As we report today, the situation in Northern Ireland has certain obvious short-term advantages for the apolitical Protestant middle class. For its members, life can be seductively easy. One of those interviewed described the area as 'a paradise'. The bombings and the killings seldom impinge on the areas in which Northern Ireland's privileged Protestants live. Housing is cheap and education good; the countryside is beautiful, the cost of living low and the quality of life high. The province is subsidised by Westminster to an extent that makes it the envy of other areas of high unemployment within the United Kingdom. It is far from certain that these subventions would survive indefinitely after a generally acceptable solution to Northern Ireland's constitutional and security problems had been reached.

Direct rule has produced an environment that is attractive to many business people. They do not have to deal overmuch with local authorities, which can still be narrow-minded or bigoted. They turn instead to a small, accessible and highly professional civil service, and to politicians who are to be found much of the time in Belfast rather than in Whitehall or Westminster. However, the lack of devolved government adds to the political difficulties faced by the two constitutional Unionist parties. Without an elected assembly, there is nowhere for up-and-coming young Unionists of any class to cut their political teeth and no way in which they can earn an honest living from the pursuit of their calling. As a result, the ambitious and upwardly mobile turn their attention to other careers. This leaves the political stage to the tired, rigid - and probably unrepresentative - old guard.

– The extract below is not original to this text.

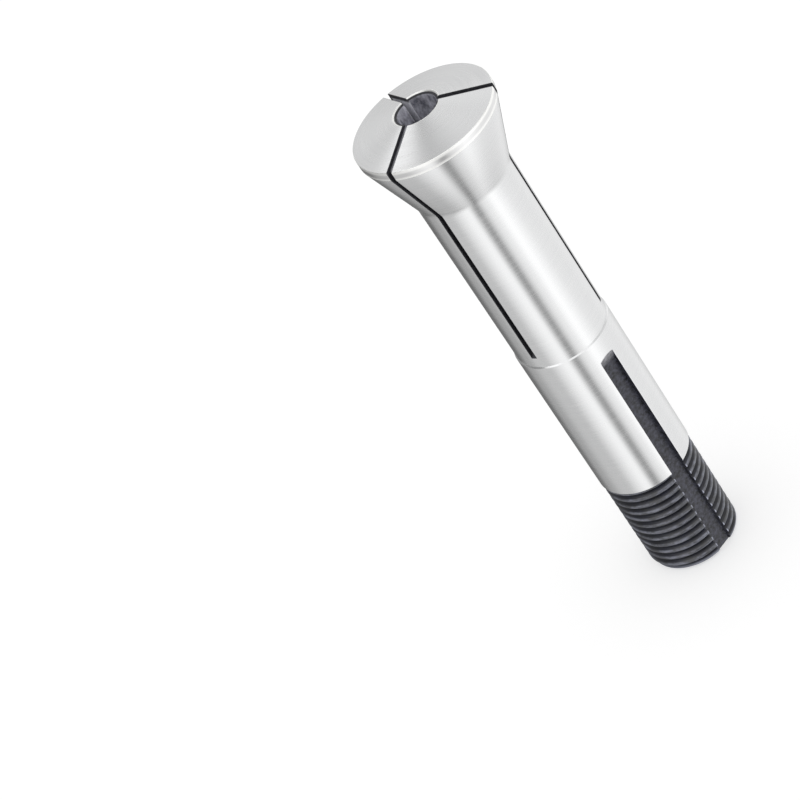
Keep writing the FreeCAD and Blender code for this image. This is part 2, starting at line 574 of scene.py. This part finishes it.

The problem with the privileged areas occupied by Unionism's apolitical middle class is that they are in many respects a fool's paradise, maintained by British troops and British money. These can only be assumed to continue indefinitely provided the bloody stalemate also continues. Yet the long-term interest of Northern Ireland's commercial and professional people lies in a negotiated political solution that would enable industry and commerce to develop along more natural lines. The likelihood of such an outcome will be enhanced if those fastidious Unionists who have abandoned the political process re-enter the arena and argue their case with vigour.